As anticipated, the New York City Council, yesterday, voted to ban natural gas hookups in new buildings, a big move to reduce carbon emissions in the city.
The new law will effectively ban all gas stoves, gas furnaces and gas water heaters in new NYC buildings. The law will go into effect for buildings under seven stories tall at the end of 2023 and apply to taller buildings starting in mid-2027.
“NYC just made history by banning gas usage in new buildings! THIS is how you invest in a sustainable future, protect public health, create good paying jobs and END the era of fossil fuels. Thank you to the NYC Council for getting this done. If our city can do it, any city can,” Mayor Bill de Blasio tweeted yesterday in support of the new law.
When asked for a previous Bushwick Daily article if the plan is realistic and if the city has enough energy supply to sustain it, Ben Furnas, the director of the Mayor’s Office on Climate and Sustainability noted, “We have a very high level of confidence that this type of shift towards electric heating, towards types of deep carbon emission reductions, are possible.”

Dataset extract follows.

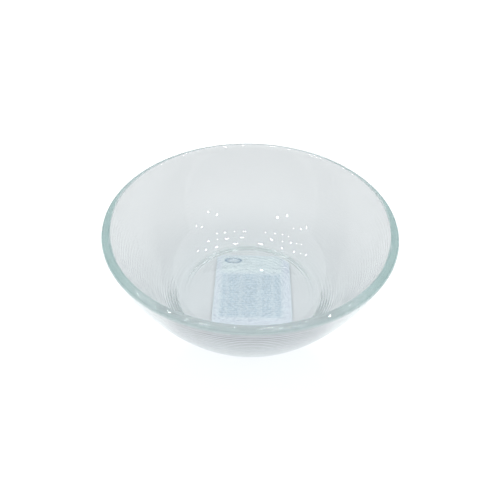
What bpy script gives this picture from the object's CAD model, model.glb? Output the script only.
import math
import bpy
from mathutils import Matrix, Vector

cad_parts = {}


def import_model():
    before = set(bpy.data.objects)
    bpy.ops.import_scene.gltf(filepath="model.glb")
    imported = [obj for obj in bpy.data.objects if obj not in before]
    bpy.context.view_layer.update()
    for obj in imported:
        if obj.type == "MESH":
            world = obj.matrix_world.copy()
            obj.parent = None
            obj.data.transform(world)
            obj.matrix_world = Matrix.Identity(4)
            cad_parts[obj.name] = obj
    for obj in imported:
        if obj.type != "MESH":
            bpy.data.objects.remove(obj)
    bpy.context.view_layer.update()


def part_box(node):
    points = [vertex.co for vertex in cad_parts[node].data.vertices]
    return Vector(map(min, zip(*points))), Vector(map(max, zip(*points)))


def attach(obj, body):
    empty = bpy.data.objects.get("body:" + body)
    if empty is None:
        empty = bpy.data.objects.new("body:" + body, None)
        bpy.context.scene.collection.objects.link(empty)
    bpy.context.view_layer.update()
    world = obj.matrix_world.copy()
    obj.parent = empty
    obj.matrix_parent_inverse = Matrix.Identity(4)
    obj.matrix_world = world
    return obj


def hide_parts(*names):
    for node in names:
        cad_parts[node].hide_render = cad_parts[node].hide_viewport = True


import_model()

# A deep pressed-glass bowl with finely ringed outside, and the paper label
# under its foot. Metres, +Z up, the bowl's axis is Z and it stands on z = 0.

MM = 0.001

# The bowl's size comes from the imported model
BOWL_LOW, BOWL_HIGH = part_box("glass_bowl")
HEIGHT = BOWL_HIGH[2] - BOWL_LOW[2]
RIM_RADIUS = max(BOWL_HIGH[0], BOWL_HIGH[1])

# The section's other dimensions, as in the CAD model
GLASS_THICKNESS = 4.5 * MM
LIP_LEAN = math.radians(15.7)
WALL_CURVE_RADIUS = 139.0 * MM
HEEL_RADIUS = 2.0 * MM
FOOT_FLAT = 1.2 * MM
RECESS_DEPTH = 1.0 * MM
RECESS_SLOPE = 5.3 * MM
FLOOR_THICKNESS = 6.0 * MM
FLOOR_FILLET = 26.0 * MM
RING_PITCH = 2.25 * MM
RING_HEIGHT = 0.08 * MM
CENTRE_PAD_RADIUS = 1.2 * MM

# How finely the glass is divided
AROUND = 320
STEPS_PER_RING = 4
LIP_STEPS = 24
FLOOR_STEPS = 6
FILLET_STEPS = 20
WALL_STEPS = 26
HEEL_STEPS = 5

# The camera, from the bowl's rim
CAMERA_DISTANCE = 3.31 * RIM_RADIUS
CAMERA_ELEVATION = math.radians(38.32)
CAMERA_AIM_DROP = 0.287 * RIM_RADIUS
CAMERA_ROLL = math.radians(1.41)
CAMERA_LENS = 34.56
SENSOR = 36.0
NEAREST_SEEN = 0.01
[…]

Currently, buildings account for about 70% of the city’s greenhouse gas emissions. According to the Rocky Mountain Institute, this law has the potential to save about 2.1 million tons of carbon emissions by 2040, equivalent to the annual emissions of 450,000 cars.
New York is not the first U.S. city to move away from natural gas. Similar measures have been taken in many left-leaning cities, including Berkeley, California, Seattle and Sacramento, among others.
Lawmakers are also seeking to pass similar legislation at the state level. If passed, Senate Bill S6843A, referred to as the “all-electric building act,” would require new buildings to be fully electric starting in 2024. The bill was introduced in May by State Senator Brian Kavanagh, a Democrat representing the 26th Senate District. However, the bill has not been set for a vote yet.
As explained in a previous article, New York State does not currently produce enough electric supply for its demand, so additional supply is brought in from Canada and other U.S. states. Naturally, a rise in demand will mean New York will have to start increasing its electric supply or more will need to be brought in from elsewhere.
Naturally, the new law has received some negative feedback, primarily from developers and National Grid, the company currently building a natural gas pipeline through Bushwick and much of North Brooklyn.
According to the New York Times, those opposing the new law have voiced concerns that the added demand for electricity, particularly during winter months, could lead to blackouts in the city. Opponents suggest that, until New York City stops getting most of its electricity from fossil fuels, gas should remain an option. Currently, the state is seeking to reach 100% clean energy by 2040.
Not allowing new buildings to install gas stoves, heaters and water boilers is one thing. Limiting emissions in older, established buildings is a different challenge. Currently, that challenge is being tackled by Local Law 97, which will require building owners to meet certain greenhouse gas emissions requirements starting in 2024.